The 70-degree temps in late October and early November have hurt sales of wearable gear that’s heavier than cotton and khaki, Lejuez notes. He also points out that both KORS and RL said recently that they are facing an inventory glut while WMT talked about how higher wages will take a bite out of profits. That’s something that many analysts say will affect retail-sector earnings in coming years. Citi analyst Lejuez pulled down his Macy’s Q3 estimate to $0.47 per share for all those reasons.

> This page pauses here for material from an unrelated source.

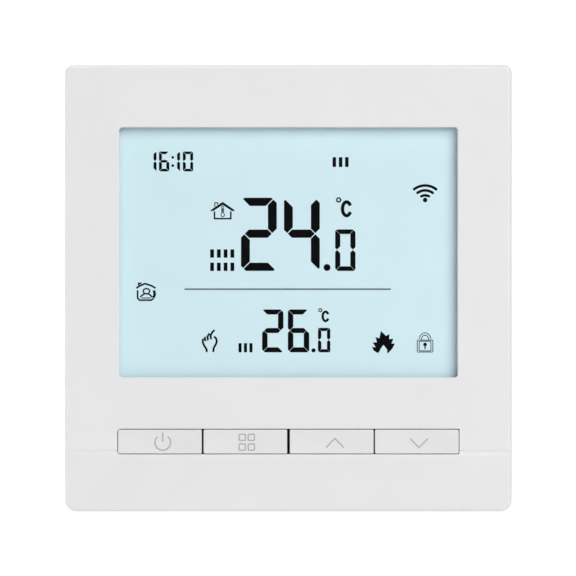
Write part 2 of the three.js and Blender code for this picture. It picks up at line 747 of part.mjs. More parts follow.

What’s more, Gap (GPS) was trading lower, weighing on the retail sector in Tuesday trading, after it reported a 15% same-store sales drop for its Banana Republic stores in October. That overshadowed the namesake store’s 3% drop in October same-store sales.

Macy's stock chart


M’s stock has been in retreat since hitting a mid-July high of $72—a price point it hadn’t hit since May 2006. With Monday’s 5.5% blow, the stock has plunged some 36.5% since that July high, hitting a low of $45.94 in intraday trading Monday. What’s next? Data source: Standard & Poor’s. Not a recommendation. For illustrative purposes only. Past performance does not guarantee future results.

Stock and Options Action

To start the week, M stock was changing hands at 1.25-times its usual volume. Monday’s action also stepped up options trading, with calls at two times their normal volume and puts at three-and-a-half times their norm.

Note: Call options represent the right, but not the obligation, to buy the underlying security at a predetermined price and over a set period of time. Put options represent the right, but not the obligation, to sell the underlying security at a predetermined price over a set period of time.

Short-term options traders are pricing in a potential 8% move in either direction for the stock around earnings, according to TD Ameritrade’s thinkorswim® platform’s Market Maker Move indicator. Implied volatility is lofty, in the 100th percentile.

Notable action includes buyers of the weekly Nov 45½ puts and the monthly Nov 42 puts. On the call side, volume has been fairly light in the near term but sellers emerged in the Jan 57½ calls; weekly call activity is a mixed bag.